What to work on: Using the listing below, extract each line that has the word "part" in it.

Collected data:
● ● ● ● ● ● ●

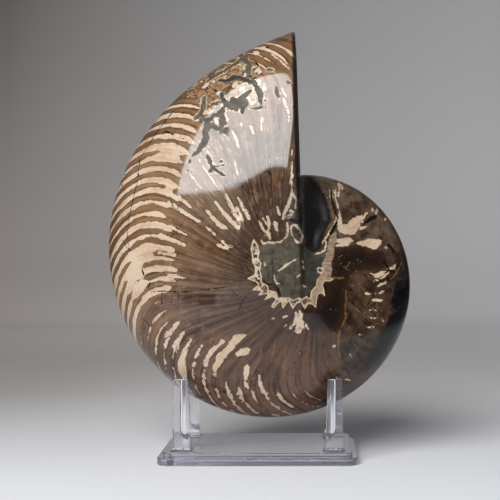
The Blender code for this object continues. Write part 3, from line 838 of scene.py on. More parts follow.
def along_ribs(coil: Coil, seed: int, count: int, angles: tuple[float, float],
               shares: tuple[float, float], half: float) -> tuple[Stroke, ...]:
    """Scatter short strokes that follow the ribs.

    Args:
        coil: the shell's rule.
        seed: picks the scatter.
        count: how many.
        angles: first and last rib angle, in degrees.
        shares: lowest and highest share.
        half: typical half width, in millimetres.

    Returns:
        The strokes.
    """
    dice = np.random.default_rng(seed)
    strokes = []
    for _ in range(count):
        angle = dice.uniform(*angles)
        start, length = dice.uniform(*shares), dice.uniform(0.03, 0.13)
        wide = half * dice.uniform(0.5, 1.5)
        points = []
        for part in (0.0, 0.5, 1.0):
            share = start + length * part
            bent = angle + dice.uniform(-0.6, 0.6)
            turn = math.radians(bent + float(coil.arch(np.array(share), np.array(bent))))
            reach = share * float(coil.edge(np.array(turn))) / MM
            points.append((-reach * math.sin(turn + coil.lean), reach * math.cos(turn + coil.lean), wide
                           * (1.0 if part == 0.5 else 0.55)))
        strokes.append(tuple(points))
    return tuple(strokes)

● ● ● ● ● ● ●

Expected answer:
The Blender code for this object continues. Write part 3, from line 838 of scene.py on. More parts follow.
        for part in (0.0, 0.5, 1.0):
            share = start + length * part
                           * (1.0 if part == 0.5 else 0.55)))